The Supreme Court decided on May 1 to consider rolling back a bureaucracy-empowering legal doctrine when it determined it will hear a case challenging a U.S. Commerce Department rule on fisheries inspectors.
The court’s ultimate ruling could alter the current balance of power between Congress, executive agencies, and the nation’s judiciary by tearing away at the legal underpinnings of the modern administrative state, which critics deride as an illegitimate fourth branch of government.
The decision to accept the case might foreshadow a narrowing of the application of the so-called Chevron deference doctrine that the Supreme Court enunciated in 1984. In the landmark ruling in Chevron v. NRDC, the nation’s highest court held that while courts “must give effect to the unambiguously expressed intent of Congress,” where courts find “Congress has not directly addressed the precise question at issue” and “the statute is silent or ambiguous with respect to the specific issue, the question for the court is whether the agency’s answer is based on a permissible construction of the statute.”
In other words, Chevron stands for the proposition that an executive agency’s interpretation of a statute it administers is entitled to deference unless Congress has said otherwise.
Conservatives and Republican policymakers have long been critical of the doctrine, saying it gives unelected regulators far too much power to make policy by going beyond what Congress intended when it approved various laws. The authority of regulatory agencies has been increasingly questioned in recent years as the conservative majority on the Supreme Court has grown. Conservative Justices Clarence Thomas, Samuel Alito, and Neil Gorsuch have expressed skepticism of the Chevron doctrine.
As is their custom, the justices did not explain in the unsigned order in Loper Bright Enterprises v. Raimondo, court file 22-451, why they agreed to accept the case. Gina Raimondo is the U.S. secretary of commerce.
Justice Ketanji Brown Jackson did not participate in the decision to grant the petition in the case and has recused herself. Jackson did this presumably because she heard arguments in the case when she was a member of the U.S. Court of Appeals for the District of Columbia Circuit. She did not participate in the circuit court’s decision in the case because she was replaced on the court after President Joe Biden nominated her to the Supreme Court.
In the case, the divided D.C. circuit court sided with the government, upholding a Department of Commerce rule that was questioned by fishing companies.
The government mandate forces the fishermen in this case “to hand over 20 percent of their pay to third-party at-sea monitors they must bring on their boats—a mandate that Congress never approved by statute,” according to Cause of Action.
The petition stated that this “is an extraordinary imposition that few would tolerate on dry land. But without any express statutory authorization, the National Marine Fisheries Service (NMFS) has decided to go one very large step further and require petitioners to pay the salaries of government-mandated monitors who take up valuable space on their vessels and oversee their operations,” the petition stated.
“That is truly remarkable, so much so that even the agency acknowledged that the power it asserted was highly controversial.
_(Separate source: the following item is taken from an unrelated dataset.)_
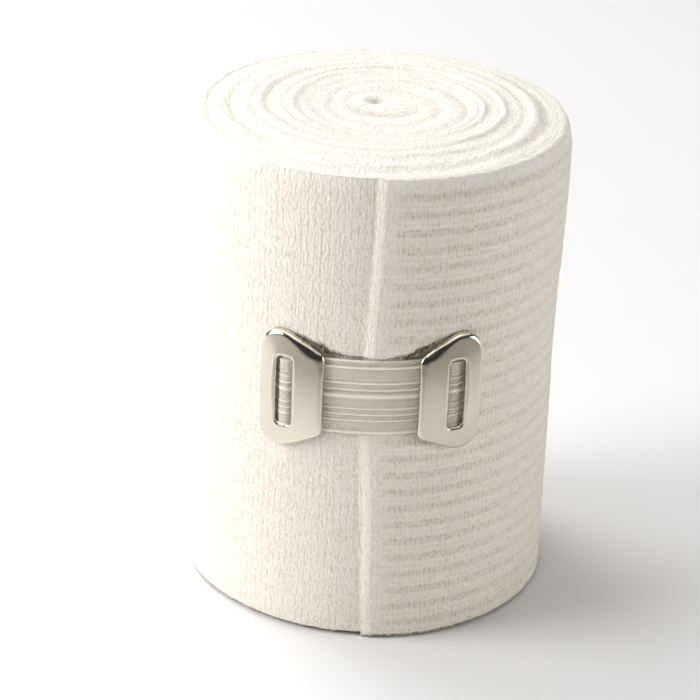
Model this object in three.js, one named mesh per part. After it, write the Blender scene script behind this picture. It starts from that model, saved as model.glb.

In a country that values limited government and the separation of powers, such an extraordinary power should require the clearest of congressional grants.”
The government has misinterpreted the federal Magnuson–Stevens Fishery Conservation and Management Act, which governs marine fisheries management in U.S. federal waters, to allow the “financially onerous … payment requirement” for domestic vessels “unburdened by statutory caps,” according to the petition.
The circuit court deferred to the government, determining that the statute was silent on the issue and that this is “either a fundamental overreading of Chevron or a powerful argument for its overruling,” the petition added.
Counsel for the fishermen, Paul Clement, who was U.S. solicitor general under then-President George W. Bush, lauded the Supreme Court’s decision to move forward with the case.
“We are delighted that the Court took this case not only to potentially deliver justice to these fishermen, but also to reconsider a doctrine that has enabled the widespread expansion of unchecked executive authority,” Clement said in a statement.
Reached for comment, the U.S. Department of Justice, which is representing Raimondo, refused to do so.
“We decline to comment on this,” Catherine Morris, Special Assistant to the Director, Office of Public Affairs in the Department of Justice told The Epoch Times by email.
The “financial impact of the program has been limited,” she wrote.
The petitioners “have not identified, to date, a single vessel trip for which they have been required to pay for monitoring services under this rule,” Prelogar wrote, adding that their arguments for overruling Chevron have not been persuasive.
The court is expected to hear the federal rulemaking case in its new term that begins in October.